The Impact of China’s new Cybersecurity Law on Foreign Companies

The new cybersecurity law of China that came into effect on the first June last year, was an important event for the companies that have a business interest in this country. They need to have a complete understanding of the changes and provision of the law in order to make their business dealings smoother and hassle-free.

The primary objective of the law is to identify potential security vulnerabilities of any company doing business in the country. The new cybersecurity law of China requires local and overseas firms to submit security checks and store user data within the country. This law applies with respect to the construction, operation, maintenance and usage of networks, as well as network security supervision and management within the mainland territory of the People’s Republic of China.

Localization of data in China-

Amongst the stringent requirements under the CSL, the one that has attracted most attention from foreign companies is the requirement for localization of personal information and important data in China (i.e. Mainland China). According to the new law, the network operators need to store select data within Chinese territory so that the government authorities can spot-checks on a company’s network operations whenever they want. The CSL requires all the personal information and important data collected by an operator during its business operations should be kept in China. Security assessments are required prior to any disclosure or transmission of such data from China to overseas jurisdictions. The Chinese government is projecting this move as an effective step to take China in line with global best practices for cybersecurity.

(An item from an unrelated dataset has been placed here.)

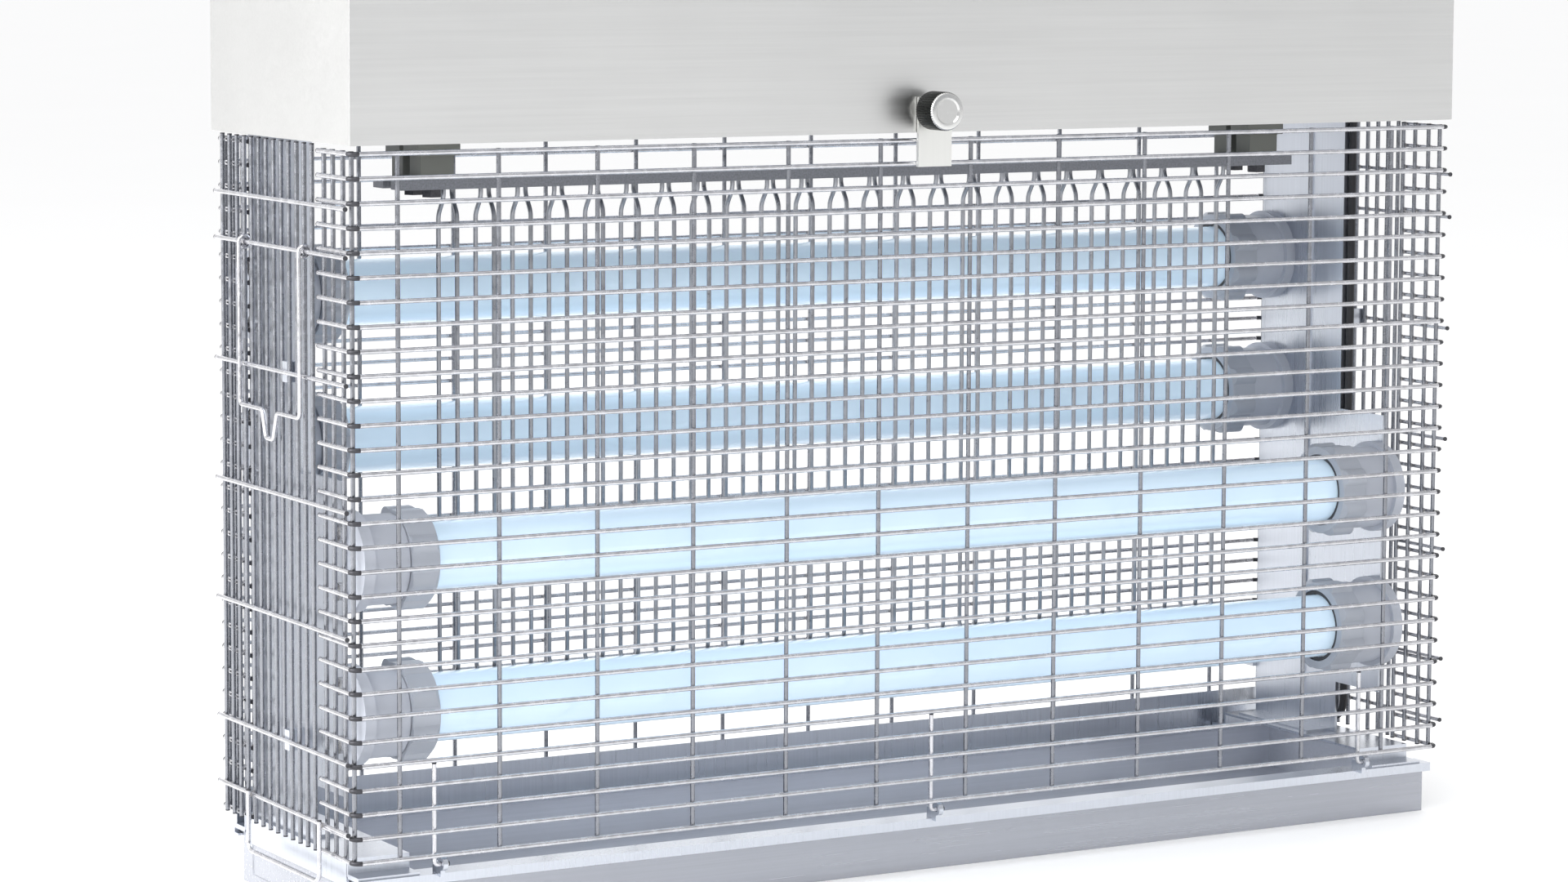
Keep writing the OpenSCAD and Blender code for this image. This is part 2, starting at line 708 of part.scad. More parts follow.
// Wire bail that hangs by two eyes from a cross wire of the left side guard.
// Its lower edge dips in the middle, as a finger grip.
module side_flap() {
    low = flap_z - flap_drop;
    mid_y = (flap_front_y + flap_back_y) / 2;
    half_dip = 7;
    w = wire_r;
    outline = [
        [flap_front_y - w, flap_z], [flap_front_y - w, low + 3], [flap_front_y + 3, low - w],
        [mid_y - half_dip, low - w], [mid_y, low - flap_dip - w], [mid_y + half_dip, low - w],
        [flap_back_y - 3, low - w], [flap_back_y + w, low + 3], [flap_back_y + w, flap_z],
        [flap_back_y - w, flap_z], [flap_back_y - w, low + 3.8], [flap_back_y - 3.8, low + w],
        [mid_y + half_dip - 0.8, low + w], [mid_y, low - flap_dip + w + 0.8],
        [mid_y - half_dip + 0.8, low + w],
        [flap_front_y + 3.8, low + w], [flap_front_y + w, low + 3.8], [flap_front_y + w, flap_z]
    ];
    color([0.82, 0.82, 0.84]) {
        translate([flap_x - w, 0, 0]) rotate([90, 0, 90]) linear_extrude(height = wire_d) polygon(outline);
        for (y = [flap_front_y, flap_back_y]) difference() {
            rod_y(-side_x, y - w, y + w, flap_z, flap_hook_r + w);
            rod_y(-side_x, y - w - 1, y + w + 1, flap_z, flap_hook_r - w);
        }
    }
}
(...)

Foreign companies that are likely to pay more attention-

Any foreign company that maintains a computer network in China should be aware of the new law and how to comply them. Following are the list of companies who should pay serious attention to the new cybersecurity law-

  1. A company that uses a network in China
  2. A company that primarily gathers and stores data in China
  3. Businesses that provide network services and products to China

The authority plans to extend these data localization regulations to cover other general network operators and online service providers. Although not yet announced, it is likely businesses will be given a grace period until the end of 2018 to comply with data localization requirements. Depending on the sensitivity of the data at issue, there may be other conditions or restrictions on transfer. In any case, network operators are to conform outbound transfers by December 31, 2018.